▶ **Data extract**
START
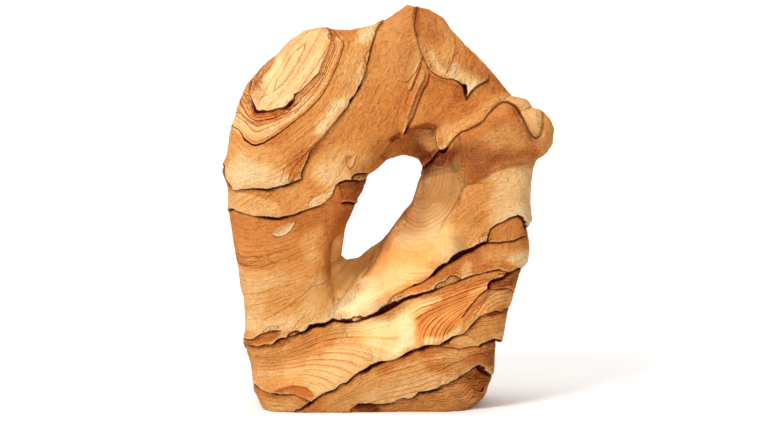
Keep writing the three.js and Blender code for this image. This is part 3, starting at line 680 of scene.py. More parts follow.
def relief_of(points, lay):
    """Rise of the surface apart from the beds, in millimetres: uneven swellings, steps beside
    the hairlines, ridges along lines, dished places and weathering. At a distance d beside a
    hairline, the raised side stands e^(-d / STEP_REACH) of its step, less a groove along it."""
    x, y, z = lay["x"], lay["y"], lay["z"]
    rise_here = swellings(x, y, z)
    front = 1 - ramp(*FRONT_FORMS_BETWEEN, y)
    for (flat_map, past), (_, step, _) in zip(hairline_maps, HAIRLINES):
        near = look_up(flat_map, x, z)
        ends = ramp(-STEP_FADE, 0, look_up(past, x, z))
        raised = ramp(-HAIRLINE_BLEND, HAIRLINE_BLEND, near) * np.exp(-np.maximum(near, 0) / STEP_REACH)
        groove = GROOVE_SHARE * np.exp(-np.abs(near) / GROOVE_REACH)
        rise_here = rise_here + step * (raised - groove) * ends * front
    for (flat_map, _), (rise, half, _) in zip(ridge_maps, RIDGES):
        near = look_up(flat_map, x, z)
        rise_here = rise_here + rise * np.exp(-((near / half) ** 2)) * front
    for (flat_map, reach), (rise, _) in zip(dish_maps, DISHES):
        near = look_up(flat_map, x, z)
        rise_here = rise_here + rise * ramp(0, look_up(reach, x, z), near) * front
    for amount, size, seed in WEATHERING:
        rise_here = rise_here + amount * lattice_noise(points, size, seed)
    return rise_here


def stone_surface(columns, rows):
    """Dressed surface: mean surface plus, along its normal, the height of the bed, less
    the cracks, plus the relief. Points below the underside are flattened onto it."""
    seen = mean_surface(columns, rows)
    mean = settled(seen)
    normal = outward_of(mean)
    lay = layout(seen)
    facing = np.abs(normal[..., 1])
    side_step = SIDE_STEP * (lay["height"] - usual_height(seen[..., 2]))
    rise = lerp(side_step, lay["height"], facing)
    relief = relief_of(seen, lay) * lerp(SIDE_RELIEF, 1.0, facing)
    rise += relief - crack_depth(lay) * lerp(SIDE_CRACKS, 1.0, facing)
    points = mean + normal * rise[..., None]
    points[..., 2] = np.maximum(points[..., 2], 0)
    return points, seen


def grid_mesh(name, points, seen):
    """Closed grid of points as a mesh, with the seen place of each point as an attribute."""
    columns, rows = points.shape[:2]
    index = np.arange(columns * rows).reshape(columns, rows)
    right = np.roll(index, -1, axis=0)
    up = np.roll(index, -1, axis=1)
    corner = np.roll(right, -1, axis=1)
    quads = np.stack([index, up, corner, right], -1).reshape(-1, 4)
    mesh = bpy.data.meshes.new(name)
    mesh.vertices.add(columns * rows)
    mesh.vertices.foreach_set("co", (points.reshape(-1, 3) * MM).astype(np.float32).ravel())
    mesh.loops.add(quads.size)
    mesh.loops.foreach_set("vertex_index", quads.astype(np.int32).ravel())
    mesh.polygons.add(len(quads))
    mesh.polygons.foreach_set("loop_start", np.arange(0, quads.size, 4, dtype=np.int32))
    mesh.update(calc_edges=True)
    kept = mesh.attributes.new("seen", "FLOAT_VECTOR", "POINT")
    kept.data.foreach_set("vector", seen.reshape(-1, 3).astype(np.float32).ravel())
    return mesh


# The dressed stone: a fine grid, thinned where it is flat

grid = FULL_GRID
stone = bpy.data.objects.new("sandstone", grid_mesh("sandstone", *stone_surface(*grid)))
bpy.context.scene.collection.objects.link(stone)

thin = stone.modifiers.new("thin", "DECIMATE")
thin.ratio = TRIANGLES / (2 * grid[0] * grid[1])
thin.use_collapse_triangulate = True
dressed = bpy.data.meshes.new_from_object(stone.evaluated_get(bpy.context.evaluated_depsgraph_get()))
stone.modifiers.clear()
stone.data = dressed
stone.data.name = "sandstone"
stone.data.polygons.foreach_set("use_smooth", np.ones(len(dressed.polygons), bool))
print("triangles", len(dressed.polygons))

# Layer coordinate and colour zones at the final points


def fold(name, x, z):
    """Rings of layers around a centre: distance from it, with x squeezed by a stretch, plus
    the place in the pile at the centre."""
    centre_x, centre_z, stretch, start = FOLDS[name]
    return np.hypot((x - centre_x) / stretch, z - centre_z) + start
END
▶ **What is needed**
Locate all lines holding the word "scene", then copy them out.

▶ **Output below**
Keep writing the three.js and Blender code for this image. This is part 3, starting at line 680 of scene.py. More parts follow.
bpy.context.scene.collection.objects.link(stone)